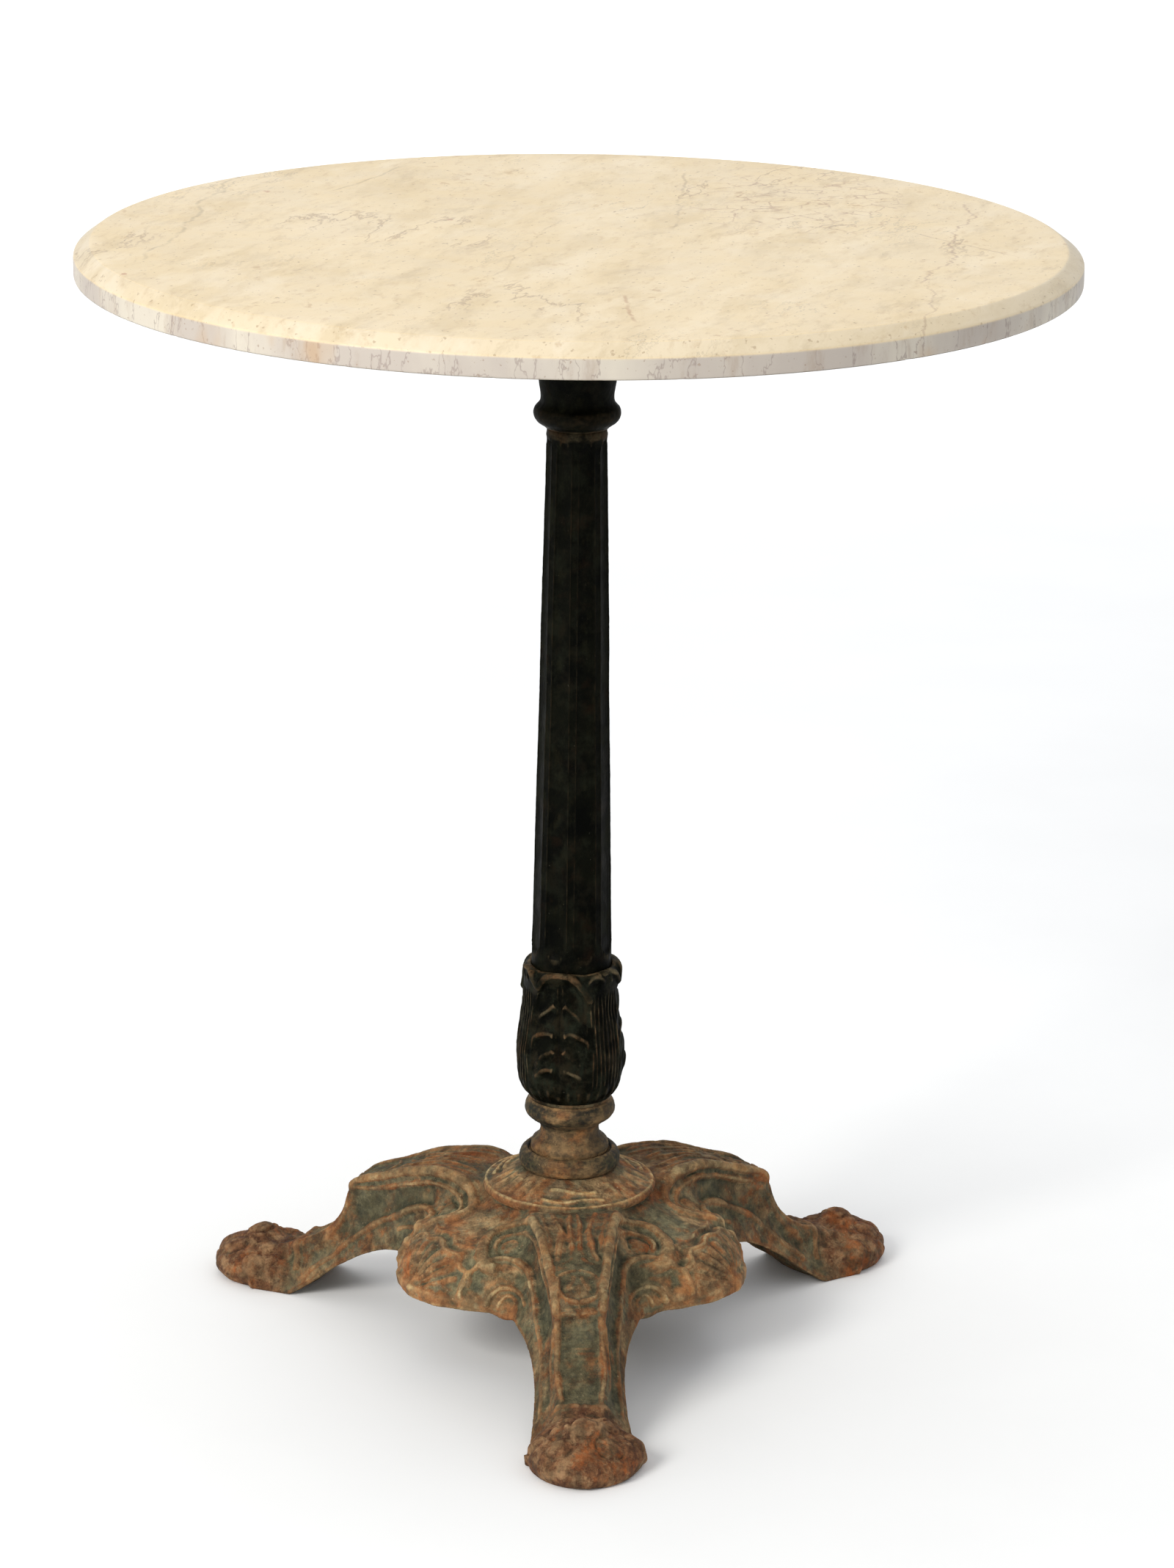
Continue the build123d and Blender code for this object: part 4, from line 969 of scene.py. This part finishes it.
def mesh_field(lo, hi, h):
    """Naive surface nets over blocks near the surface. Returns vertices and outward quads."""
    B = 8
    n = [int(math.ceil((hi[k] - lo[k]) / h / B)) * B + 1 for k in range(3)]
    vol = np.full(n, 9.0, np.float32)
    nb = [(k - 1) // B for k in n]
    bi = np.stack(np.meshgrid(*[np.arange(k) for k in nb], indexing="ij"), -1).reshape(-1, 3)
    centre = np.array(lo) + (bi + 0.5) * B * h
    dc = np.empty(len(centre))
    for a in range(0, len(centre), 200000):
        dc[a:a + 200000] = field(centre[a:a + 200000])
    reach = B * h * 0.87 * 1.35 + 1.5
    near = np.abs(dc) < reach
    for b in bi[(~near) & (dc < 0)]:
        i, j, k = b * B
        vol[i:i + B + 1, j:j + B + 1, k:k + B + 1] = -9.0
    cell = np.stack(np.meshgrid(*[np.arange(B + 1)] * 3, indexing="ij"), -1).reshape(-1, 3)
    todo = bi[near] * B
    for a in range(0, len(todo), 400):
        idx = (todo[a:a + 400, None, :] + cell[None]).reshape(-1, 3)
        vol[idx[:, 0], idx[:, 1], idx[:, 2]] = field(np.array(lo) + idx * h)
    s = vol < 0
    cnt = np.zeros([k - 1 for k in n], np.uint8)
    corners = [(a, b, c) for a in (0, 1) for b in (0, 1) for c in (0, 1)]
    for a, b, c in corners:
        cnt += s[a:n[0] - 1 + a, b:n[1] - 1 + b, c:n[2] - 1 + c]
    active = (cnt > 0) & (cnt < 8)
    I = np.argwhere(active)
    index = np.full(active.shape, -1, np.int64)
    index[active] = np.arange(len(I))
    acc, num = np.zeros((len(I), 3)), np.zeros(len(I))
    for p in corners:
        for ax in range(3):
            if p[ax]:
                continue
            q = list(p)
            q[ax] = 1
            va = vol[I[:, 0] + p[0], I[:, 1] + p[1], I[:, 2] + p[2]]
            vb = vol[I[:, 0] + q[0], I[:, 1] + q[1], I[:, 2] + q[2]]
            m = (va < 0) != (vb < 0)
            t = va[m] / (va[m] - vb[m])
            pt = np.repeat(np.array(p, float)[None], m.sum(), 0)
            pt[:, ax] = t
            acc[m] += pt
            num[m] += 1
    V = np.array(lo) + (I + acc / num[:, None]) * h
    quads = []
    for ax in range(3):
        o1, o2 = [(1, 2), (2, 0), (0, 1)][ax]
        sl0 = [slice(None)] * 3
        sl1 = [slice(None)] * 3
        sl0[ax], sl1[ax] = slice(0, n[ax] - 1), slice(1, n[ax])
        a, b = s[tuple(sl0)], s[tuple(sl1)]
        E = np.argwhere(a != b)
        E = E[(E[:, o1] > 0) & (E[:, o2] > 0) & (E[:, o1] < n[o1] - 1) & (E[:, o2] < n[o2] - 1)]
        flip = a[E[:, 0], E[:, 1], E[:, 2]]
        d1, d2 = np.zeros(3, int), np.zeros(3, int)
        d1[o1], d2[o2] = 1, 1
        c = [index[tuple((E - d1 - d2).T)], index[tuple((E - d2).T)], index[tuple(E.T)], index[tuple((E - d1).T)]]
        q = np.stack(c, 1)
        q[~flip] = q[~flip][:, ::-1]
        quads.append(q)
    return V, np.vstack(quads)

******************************

§ Task requirements
Every line of the material must be returned exactly as it appears.

§ Solution to the exercise
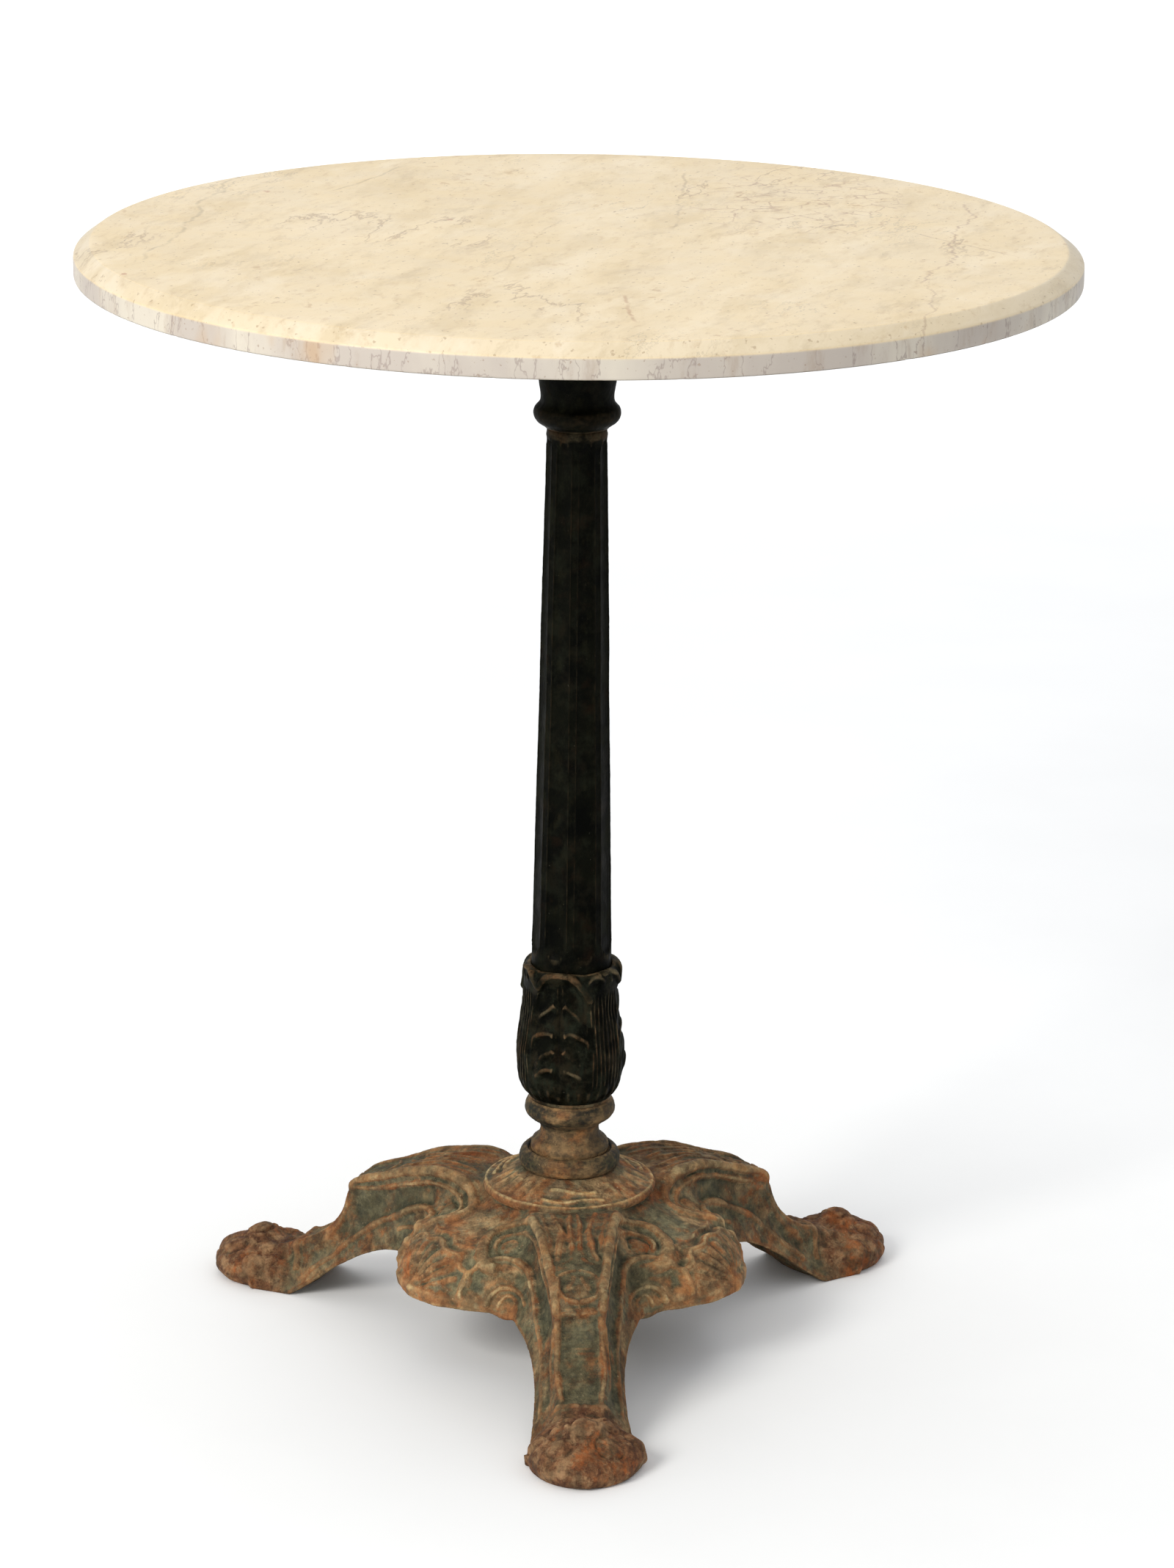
Continue the build123d and Blender code for this object: part 4, from line 969 of scene.py. This part finishes it.
def mesh_field(lo, hi, h):
    """Naive surface nets over blocks near the surface. Returns vertices and outward quads."""
    B = 8
    n = [int(math.ceil((hi[k] - lo[k]) / h / B)) * B + 1 for k in range(3)]
    vol = np.full(n, 9.0, np.float32)
    nb = [(k - 1) // B for k in n]
    bi = np.stack(np.meshgrid(*[np.arange(k) for k in nb], indexing="ij"), -1).reshape(-1, 3)
    centre = np.array(lo) + (bi + 0.5) * B * h
    dc = np.empty(len(centre))
    for a in range(0, len(centre), 200000):
        dc[a:a + 200000] = field(centre[a:a + 200000])
    reach = B * h * 0.87 * 1.35 + 1.5
    near = np.abs(dc) < reach
    for b in bi[(~near) & (dc < 0)]:
        i, j, k = b * B
        vol[i:i + B + 1, j:j + B + 1, k:k + B + 1] = -9.0
    cell = np.stack(np.meshgrid(*[np.arange(B + 1)] * 3, indexing="ij"), -1).reshape(-1, 3)
    todo = bi[near] * B
    for a in range(0, len(todo), 400):
        idx = (todo[a:a + 400, None, :] + cell[None]).reshape(-1, 3)
        vol[idx[:, 0], idx[:, 1], idx[:, 2]] = field(np.array(lo) + idx * h)
    s = vol < 0
    cnt = np.zeros([k - 1 for k in n], np.uint8)
    corners = [(a, b, c) for a in (0, 1) for b in (0, 1) for c in (0, 1)]
    for a, b, c in corners:
        cnt += s[a:n[0] - 1 + a, b:n[1] - 1 + b, c:n[2] - 1 + c]
    active = (cnt > 0) & (cnt < 8)
    I = np.argwhere(active)
    index = np.full(active.shape, -1, np.int64)
    index[active] = np.arange(len(I))
    acc, num = np.zeros((len(I), 3)), np.zeros(len(I))
    for p in corners:
        for ax in range(3):
            if p[ax]:
                continue
            q = list(p)
            q[ax] = 1
            va = vol[I[:, 0] + p[0], I[:, 1] + p[1], I[:, 2] + p[2]]
            vb = vol[I[:, 0] + q[0], I[:, 1] + q[1], I[:, 2] + q[2]]
            m = (va < 0) != (vb < 0)
            t = va[m] / (va[m] - vb[m])
            pt = np.repeat(np.array(p, float)[None], m.sum(), 0)
            pt[:, ax] = t
            acc[m] += pt
            num[m] += 1
    V = np.array(lo) + (I + acc / num[:, None]) * h
    quads = []
    for ax in range(3):
        o1, o2 = [(1, 2), (2, 0), (0, 1)][ax]
        sl0 = [slice(None)] * 3
        sl1 = [slice(None)] * 3
        sl0[ax], sl1[ax] = slice(0, n[ax] - 1), slice(1, n[ax])
        a, b = s[tuple(sl0)], s[tuple(sl1)]
        E = np.argwhere(a != b)
        E = E[(E[:, o1] > 0) & (E[:, o2] > 0) & (E[:, o1] < n[o1] - 1) & (E[:, o2] < n[o2] - 1)]
        flip = a[E[:, 0], E[:, 1], E[:, 2]]
        d1, d2 = np.zeros(3, int), np.zeros(3, int)
        d1[o1], d2[o2] = 1, 1
        c = [index[tuple((E - d1 - d2).T)], index[tuple((E - d2).T)], index[tuple(E.T)], index[tuple((E - d1).T)]]
        q = np.stack(c, 1)
        q[~flip] = q[~flip][:, ::-1]
        quads.append(q)
    return V, np.vstack(quads)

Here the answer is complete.